いよいよ「高密度コイルのセルコ」の時代が始まる・・・と云うことになる。

 後、長野県産業労働部産業政策課の課長さんと主事の方がお二人名刺交換しながらご挨拶したが、恐らくこの方達が、佐久の商工課の足立さん等と共にセルコグランプリの受賞を強く推してくださったのであろうと想像する。
感謝‼感謝‼である。

 会場には何故か当社の監査役、太陽光発電のサンジュニアの西原会長が居た。
この授賞式と共に会場では「産業フェアin信州」という展示会が26,27日と2日間開かれており、商品の展示に来ているとのことであったが知らない人達ばかりの会場で会えてとても心強かった。
 西原さんからはいつもの調子で「賞金は無いのか?」・・・と聴かれたが、そういえば残念ながら賞金は無かった。

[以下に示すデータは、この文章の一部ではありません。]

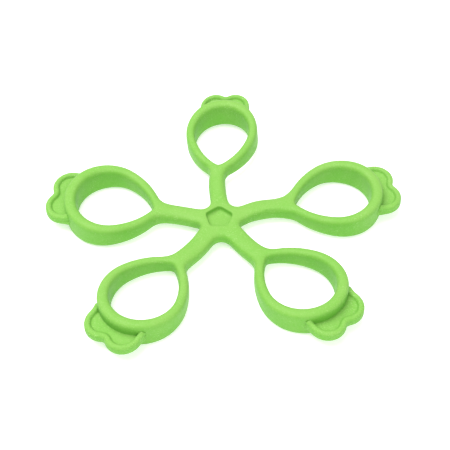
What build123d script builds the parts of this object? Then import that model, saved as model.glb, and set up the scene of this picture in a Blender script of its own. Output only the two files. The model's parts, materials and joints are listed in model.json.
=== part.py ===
"""Five-finger exerciser: a soft silicone star whose five arms each end in a finger loop.

The star is one moulding. Each finger is divided where the rubber flexes:
arm (swings sideways), neck (bends up and down), loop sides (stretch outwards)
and loop end with its pull tab (opens the loop).

Frame: origin at the centre of the hub's flat underside, +Z up, millimetres.
One finger is modelled along +X and then turned to each arm's direction.
"""

from build123d import *
import os
from math import cos, radians, sin, tan

# ---- driving dimensions ----
arm_directions = [89, 169, 233, 313, 15]  # degrees about the hub, fingers 1 to 5
arm_extras = [0, -2, 0, -2, 2]  # how much longer than the plain arm each one is
hub_height = 5.4  # hub and arms, underside at z = 0
arm_width = 7.0
crotch_radius = 2.5  # rounding between two neighbouring arms
recess_radius = 5.3  # corner radius of the pentagon in the hub's top
recess_depth = 2.4

swing_radius = 12.5  # hub axis to the sideways hinge line
stub_setback = 2.2  # the hub's stubs stop this far short of the hinge line
bend_radius = 16.5  # hub axis to the up-and-down hinge line
bend_limit = 57  # degrees each way
running_gap = 0.2  # between the two sides of a hinge

stretch_radius = 24.5  # face where the loop pulls away from its neck
opening_radius = 45  # face where the loop end pulls away from the loop sides

crotch_point = 27.6  # hub axis to the pointed inner end of the finger opening
bore_centre = 44.6  # hub axis to the centre of the opening's round end
bore_radius = 12.4
side_wall = 3.1  # loop wall beside the finger
end_wall = 4.0  # loop wall at the outer end
round_end_angle = 112  # the round end covers this much each side of the arm line
neck_fillet = 5.0  # where the loop walls run into the neck
inner_crotch_fillet = 2.0

loop_drop = 2.0  # loop underside below the hub's underside
loop_rise = 4.2  # loop top above the hub's top
taper_start = 20.0  # the wedge begins here
lower_taper_end = 50.0
upper_taper_end = 58.0

tab_lobe_centre = 61.0  # hub axis to the lobe centres
tab_lobe_spacing = 9.2  # between the two lobe centres
tab_lobe_radius = 6.9
tab_thickness = 4.0
tab_bottom = 2.2
tab_rim_width = 1.7
tab_rim_height = 1.2
tab_valley_fillet = 2.0

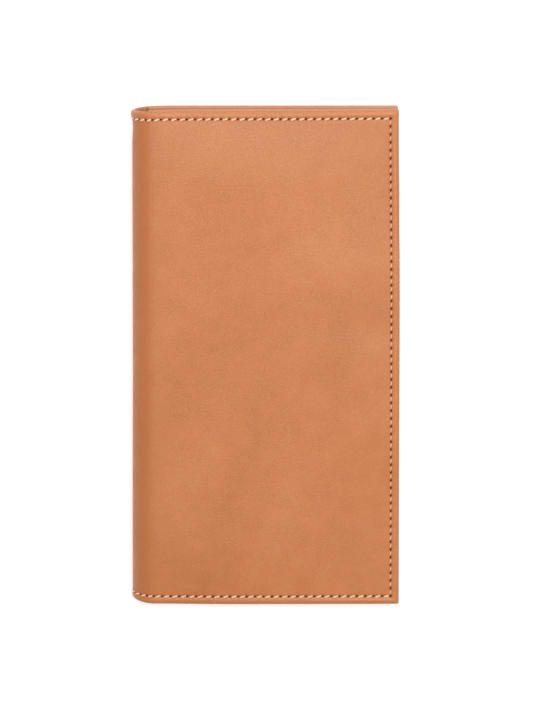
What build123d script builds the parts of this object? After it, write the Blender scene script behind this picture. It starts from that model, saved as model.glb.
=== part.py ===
# A long book-style leather wallet, lying closed on its back cover. Millimetres.
#
# X runs from the spine (-X) to the open edge (+X), Y along the spine, and Z up.
# The origin is the middle of the closed wallet's footprint, on the surface that it lies on.
# The wallet is two sewn halves, joined by the outer leather and its lining, which run round the spine.
# The back half lies below and its inside faces up. The front half lies on it, turned over.
# Both halves are measured by depth: 0 is the outer face of the cover, and more is further inside.

from build123d import *

import os
from math import cos, radians, sin, tan

# ---- the closed wallet ----
WIDTH = 100.0  # spine to open edge
HEIGHT = 188.0  # along the spine
THICKNESS = 16.0  # over both covers
CORNER_R = 1.0
EDGE_BEVEL = 0.3
FOLDS = 6  # equal folds that the spine makes in its half turn

# ---- leather, thread and air ----
COVER_T = 1.4
LINING_T = 0.4
NOTE_GAP = 0.7  # room for banknotes
DIVIDER_T = 0.8
PAPER_GAP = 0.5  # room for papers
BASE_T = 0.8
STRIP_SEAM_W = 6.0  # strips in the seams that keep those two gaps
SEAM_INSET = 3.1  # seam to cut edge
THREAD_W = 0.6
THREAD_T = 0.35
GAP = 0.05  # air between pieces that lie on each other
SIDE_GAP = 0.1  # air between pieces that lie side by side
SPINE_CLEARANCE = 1.5  # from the start of the spine's curve to where the inner panels may end

# ---- card pockets, in the front half ----
CARD_POCKETS = 8
CARD_T = 0.6
CARD_PITCH = 0.7  # rise of one pocket over the next
CARD_STEP = 14.0
FIRST_MOUTH_Y = 78.0
POCKET_DEPTH = 50.0  # 4 mm of a standard 54 mm card stays out
RAMP = 3.0  # a pocket comes down past the foot of the one behind it in this length

# ---- zipped coin pocket and slip pocket, in the back half ----
ZIP_Y = 68.0
ZIP_OPENING = 6.4  # between the leather edges beside the teeth
ZIP_LENGTH = 78.0
TAPE_W = 10.0
TAPE_T = 0.25
TOOTH_PITCH = 1.5
TOOTH_T = 1.2
TOOTH_RISE = 0.9  # base panel to teeth
TOOTH_INNER = 0.4  # middle line to a row's nearer side
TOOTH_ROOT = 1.2
TOOTH_OUTER = 2.1  # middle line to a row's further side
STOP_W = 1.0
BAG_T = 0.25
BAG_CORNER_R = 3.0
BAG_MARGIN = 1.0  # bag to the side strips
BAG_OVER_ZIP = 4.0  # bag past the upper leather edge of the zip
COIN_T = 0.8
SLIP_T = 0.7
SLIP_MOUTH_Y = 6.0
THUMB_R = 9.0
SEAM_OVERRUN = 1.0  # a side seam runs on this far past the mouth of the pocket it holds
ZIP_ROW = 1.6  # seam to leather edge, beside the zip

# ---- slider and puller ----
SLIDER_L, SLIDER_W, SLIDER_R = 7.0, 5.6, 1.4
SLIDER_TO_STOP = 1.1
PLATE_T = 0.45
FLANGE_L, FLANGE_W = 4.0, 0.5
POST_L, POST_W = 1.0, 0.5
BAIL_L, BAIL_W, BAIL_H, BAIL_T = 4.6, 1.0, 0.95, 0.3
PULLER_L, PULLER_W, PULLER_T = 12.0, 4.0, 0.45
PULLER_BAR = 1.1  # the part of the puller that the bail goes over
EYE_L, EYE_W = 2.8, 2.0

# ---- worked out from those ----
BACK, FRONT = 1, -1  # the way that depth runs along Z in each half
SPINE_R = THICKNESS / 2
SPINE_X = SPINE_R - WIDTH / 2
OPEN_X = WIDTH / 2
END_Y = HEIGHT / 2
TURN = 180.0 / FOLDS
MITRE = tan(radians(TURN / 2))
STRIP_W = 2 * SPINE_R * MITRE
FOLD_X = SPINE_X - STRIP_W / 2  # first and last fold
PANEL_X = SPINE_X - SPINE_CLEARANCE
PANEL_W = OPEN_X - PANEL_X
PANEL_MIDDLE = (OPEN_X + PANEL_X) / 2
SEAM_X = OPEN_X - SEAM_INSET
SEAM_Y = END_Y - SEAM_INSET
INNER_SEAM_X = PANEL_X + SEAM_INSET
GROOVE_W = THREAD_W + 2 * SIDE_GAP
GROOVE_T = THREAD_T + 2 * GAP
ABOVE = 1.0  # how far a cutter stands out of the face that it cuts

NOTE_D = COVER_T + LINING_T
DIVIDER_D = NOTE_D + NOTE_GAP
PAPER_D = DIVIDER_D + DIVIDER_T
BASE_D = PAPER_D + PAPER_GAP
INSIDE_D = BASE_D + BASE_T
CARD_D = INSIDE_D + SIDE_GAP
TOOTH_D = INSIDE_D + TOOTH_RISE
TAPE_D = TOOTH_D + (TOOTH_T - TAPE_T) / 2
COIN_D = TAPE_D + TAPE_T + GAP
SLIP_D = COIN_D + COIN_T + GAP
UPPER_EDGE_Y = ZIP_Y + ZIP_OPENING / 2
LOWER_EDGE_Y = ZIP_Y - ZIP_OPENING / 2
UPPER_ROW_Y = UPPER_EDGE_Y + ZIP_ROW
LOWER_ROW_Y = LOWER_EDGE_Y - ZIP_ROW
SLIDER_X = PANEL_MIDDLE + (ZIP_LENGTH + STOP_W - SLIDER_L) / 2 - SLIDER_TO_STOP
PULLER_D = TOOTH_D + TOOTH_T + 2 * GAP + PLATE_T + SIDE_GAP

TAN = Color(0.80, 0.47, 0.27)
PALE_TAN = Color(0.86, 0.60, 0.40)
BROWN_CLOTH = Color(0.45, 0.30, 0.20)
CREAM = Color(0.93, 0.85, 0.68)
BRASS = Color(0.80, 0.62, 0.28)

os.makedirs("parts", exist_ok=True)


def finish(piece, name, colour):
    """Labels a finished piece and writes its STEP file."""
    piece.part.label = name
    piece.part.color = colour
    export_step(piece.part, f"parts/{name}.step")


def depth_plane(half, depth):
    """The plane at one depth of a half, facing inwards. In the front half its Y runs along -Y."""
    level = depth if half == BACK else THICKNESS - depth
    return Plane(origin=(0, 0, level), x_dir=(1, 0, 0), z_dir=(0, 0, half))


def open_corners(piece):
    """The upright edges of a piece at the wallet's two open-side corners."""
    upright = piece.edges().filter_by(Axis.Z).filter_by_position(Axis.X, OPEN_X - GAP, OPEN_X + GAP)
    low = upright.filter_by_position(Axis.Y, -END_Y - GAP, -END_Y + GAP)
    high = upright.filter_by_position(Axis.Y, END_Y - GAP, END_Y + GAP)
    return low + high


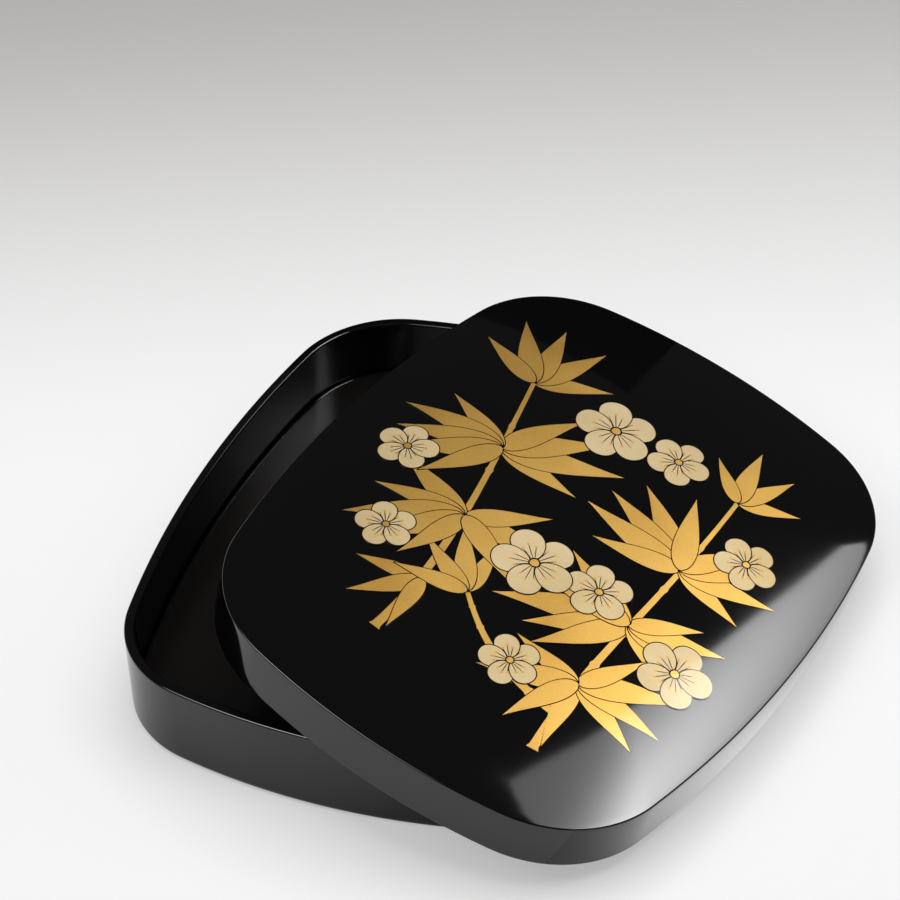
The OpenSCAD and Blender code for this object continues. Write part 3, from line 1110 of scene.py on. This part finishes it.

同時に経理部長の顔が思い浮かんだ。
 テレビ局、新聞社のインタビューも受けた。
 そういえば、昔はテレビ、新聞の取材はしょっちゅうあり、取材慣れしてポンポンと受け答えしていたりしたが最近では珍しい。

 結局、展示品は1時まで展示して置くように・・・とのことで、まさかグランプリの会社がその前に撤収もできないため、西原さんの提案で、会場の食品の展示場での試食品を食べ歩いて昼の代わりにしようとしたが、結局それでは物足りず、おにぎり一個とお茶を買って、信州新町のマトンは諦めた。

 一時きっかりに展示品の撤収をしたが、それでも受賞企業とエクセレンス認定企業の10数社の中で一番早い撤収となった。

 私以上に驚いた女房と会場を後にし、白馬のホテルへ向かった。
会社や友人へは、メールやラインでできるだけ受賞の連絡をした。
いとこ会へは女房が「いとこ会グループメール」で送ってあり、ホテルで会うとみなさんから「おめでとう!」の嵐となった。
 ゴルフのホールインワンよろしく、その日の飲み物は私のおごりとなった。